What should we compose? We?

Different from before – but good? Good?!… as good as we can? Being different is the main criterion. How good something is is more of a threshold issue: “The same as Haydn, only better; the same as Sibelius (or Aarre Merikanto if you like!), only better” – it’s a hopeless cause. But “good-ness” is always going to be present as a requirement of workability, of accuracy, of clarity. And the threshold should not be too low, but then again the idea of earning respect by building into your house (perhaps into the guest-rooms?) ever-higher thresholds to be stepped over is also – in the final analysis – a metaphor that cannot be turned into successful action.

Technique is like… it must not be SEEN. It can be seen only (as a fault)

- by the maker himself, when he knows that the means did not succeed in realising quite the intended end;

- or when the listener/observer notices that the composer’s choices have not been based on an awareness of all the possible alternatives. But then one could just as easily speak of experience and the lack of it.

“Technical” (or “technically accomplished”) is often used to mean something that is pronouncedly regular or on a single plane. But then we are dealing instead with a shortcoming or a narrowness of vision, the recognition and REPAIR of which would really be the responsibility of the technical competence – seeing, experience, the understanding of one’s own reactions.
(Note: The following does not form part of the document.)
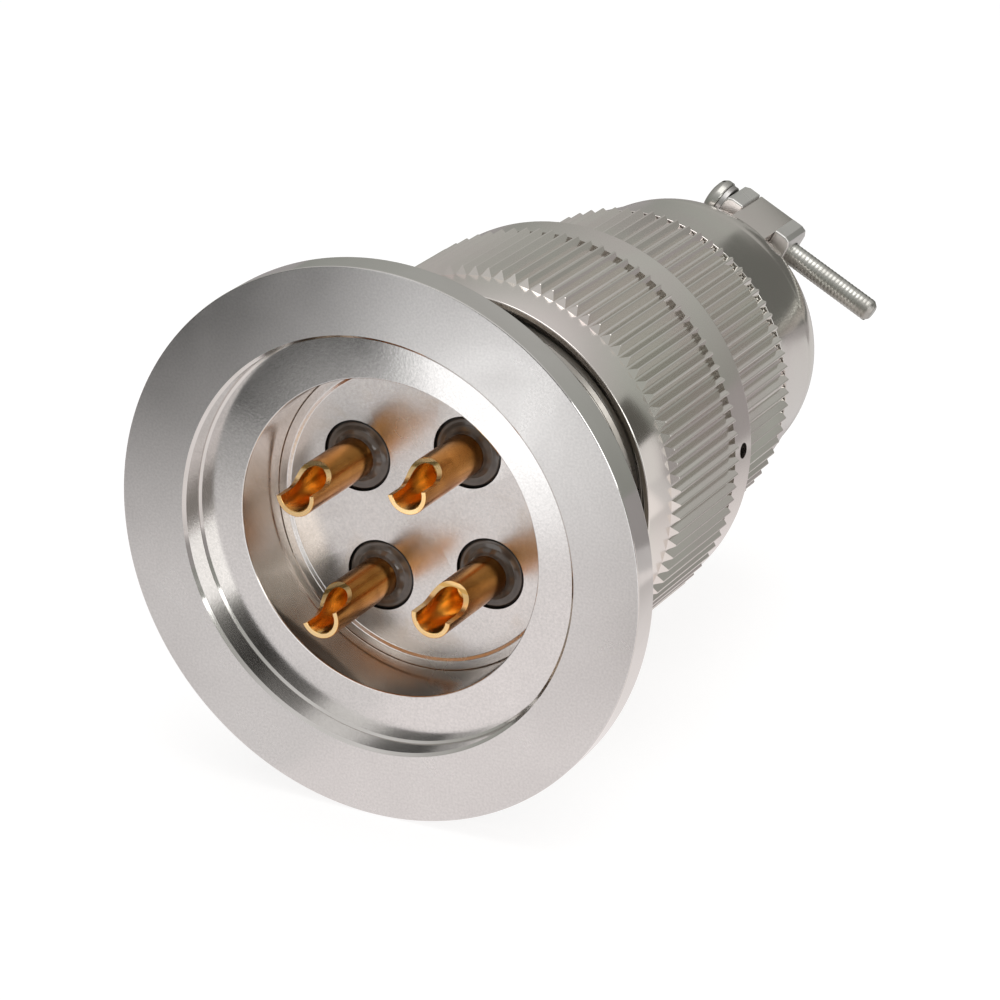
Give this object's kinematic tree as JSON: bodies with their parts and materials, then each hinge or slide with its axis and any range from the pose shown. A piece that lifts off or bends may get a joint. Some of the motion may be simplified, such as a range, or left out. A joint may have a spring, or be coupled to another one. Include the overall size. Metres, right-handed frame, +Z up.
{
  "type": "glass sealed connector",
  "caption": "Glass sealed electrical feedthrough on a clamped vacuum flange, mated with a knurled circular plug whose tail ends in a screw cable clamp.",
  "frame": {"origin": "centre of the flange's sealing face", "axes": "-Y points out of the vacuum face, +Y runs back along the connector to the cable outlet, +Z is up with the connector held level, +X is to the right seen from the vacuum side"},
  "size_m": [0.055, 0.0788, 0.055],
  "materials": {
    "flange_steel": "fine turned stainless steel, satin",
    "header_steel": "fine ground steel with a faint straw heat tint",
    "seal_glass": "dark fused glass, glossy",
    "gold_plate": "gold plated copper alloy",
    "nickel_plate": "bright nickel plate on turned aluminium alloy",
    "saddle_plate": "nickel plate, satin",
    "screw_steel": "plated steel, bright",
    "spring_steel": "plain spring steel",
    "black_rubber": "matt moulded rubber",
    "hard_insulator": "moulded plastic",
    "soft_insulator": "matt silicone rubber",
    "washer_plastic": "plain plastic"
  },
  "bodies": {
    "feedthrough": {"vacuum_flange": "flange_steel", "receptacle_shell": "header_steel", "glass_seal_1": "seal_glass", "glass_seal_2": "seal_glass", "glass_seal_3": "seal_glass", "glass_seal_4": "seal_glass", "contact_pin_1": "gold_plate", "contact_pin_2": "gold_plate", "contact_pin_3": "gold_plate", "contact_pin_4": "gold_plate", "interface_gasket": "black_rubber"},
    "plug": {"plug_shell": "nickel_plate", "front_insulator": "hard_insulator", "rear_insulator": "soft_insulator", "insulator_retaining_ring": "spring_steel", "socket_contact_1": "gold_plate", "socket_contact_2": "gold_plate", "socket_contact_3": "gold_plate", "socket_contact_4": "gold_plate", "thrust_washer": "washer_plastic"},
    "coupling_nut": {"coupling_nut": "nickel_plate", "nut_retaining_ring": "spring_steel"},
    "tail": {"endbell": "nickel_plate", "fixed_saddle": "saddle_plate", "cable_bush": "black_rubber", "union_retaining_ring": "spring_steel"},
    "union_nut": {"union_nut": "nickel_plate"},
    "clamp_bar": {"moving_saddle": "saddle_plate", "lock_washer_1": "screw_steel", "lock_washer_2": "screw_steel"},
    "clamp_screw_1": {"clamp_screw_1": "screw_steel"},
    "clamp_screw_2": {"clamp_screw_2": "screw_steel"}
  },
  "joints": [
    {"name": "plug_travel", "type": "slide", "parent": "feedthrough", "child": "plug", "axis": [0, 1, 0], "range_m": [0, 0.0105]},
    {"name": "coupling_nut_turn", "type": "hinge", "parent": "plug", "child": "coupling_nut", "pos_m": [0, 0.03, 0], "axis": [0, 1, 0], "range_deg": [0, 1260]},
    {"name": "tail_travel", "type": "slide", "parent": "plug", "child": "tail", "axis": [0, 1, 0], "range_m": [0, 0.008]},
    {"name": "union_nut_turn", "type": "hinge", "parent": "tail", "child": "union_nut", "pos_m": [0, 0.05, 0], "axis": [0, 1, 0], "range_deg": [0, 2880]},
    {"name": "clamp_bar_travel", "type": "slide", "parent": "tail", "child": "clamp_bar", "axis": [-0.878, 0, 0.4787], "range_m": [0, 0.0054]},
    {"name": "clamp_screw_1_turn", "type": "hinge", "parent": "clamp_bar", "child": "clamp_screw_1", "pos_m": [0.00618, 0.0733, 0.01133], "axis": [-0.878, 0, 0.4787], "range_deg": [0, 4320]},
    {"name": "clamp_screw_2_turn", "type": "hinge", "parent": "clamp_bar", "child": "clamp_screw_2", "pos_m": [-0.00618, 0.0733, -0.01133], "axis": [-0.878, 0, 0.4787], "range_deg": [0, 4320]}
  ],
  "couplings": [
    {"joint": "plug_travel", "follows": "coupling_nut_turn", "m_per_rad": 0.00047746},
    {"joint": "tail_travel", "follows": "union_nut_turn", "m_per_rad": 0.00015915},
    {"joint": "clamp_screw_1_turn", "follows": "clamp_bar_travel", "rad_per_m": 13963},
    {"joint": "clamp_screw_2_turn", "follows": "clamp_bar_travel", "rad_per_m": 13963}
  ]
}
Ultimately it’s about demanding things of yourself: the basis of learning skills is an ability to know what is not good enough.


Specialization?

Teachers like me around the world wrestle with the question of integrating computer music into the tuition of instrumental composition. There can be no doubt that the demands of the field in terms of time and energy would support the idea of specialization. But it is equally obvious that in this particular area to have a limited or non-existent experience of traditional instrumental-vocal music – and of the theoretical and practical (and emotional) skills involved – poses a serious risk.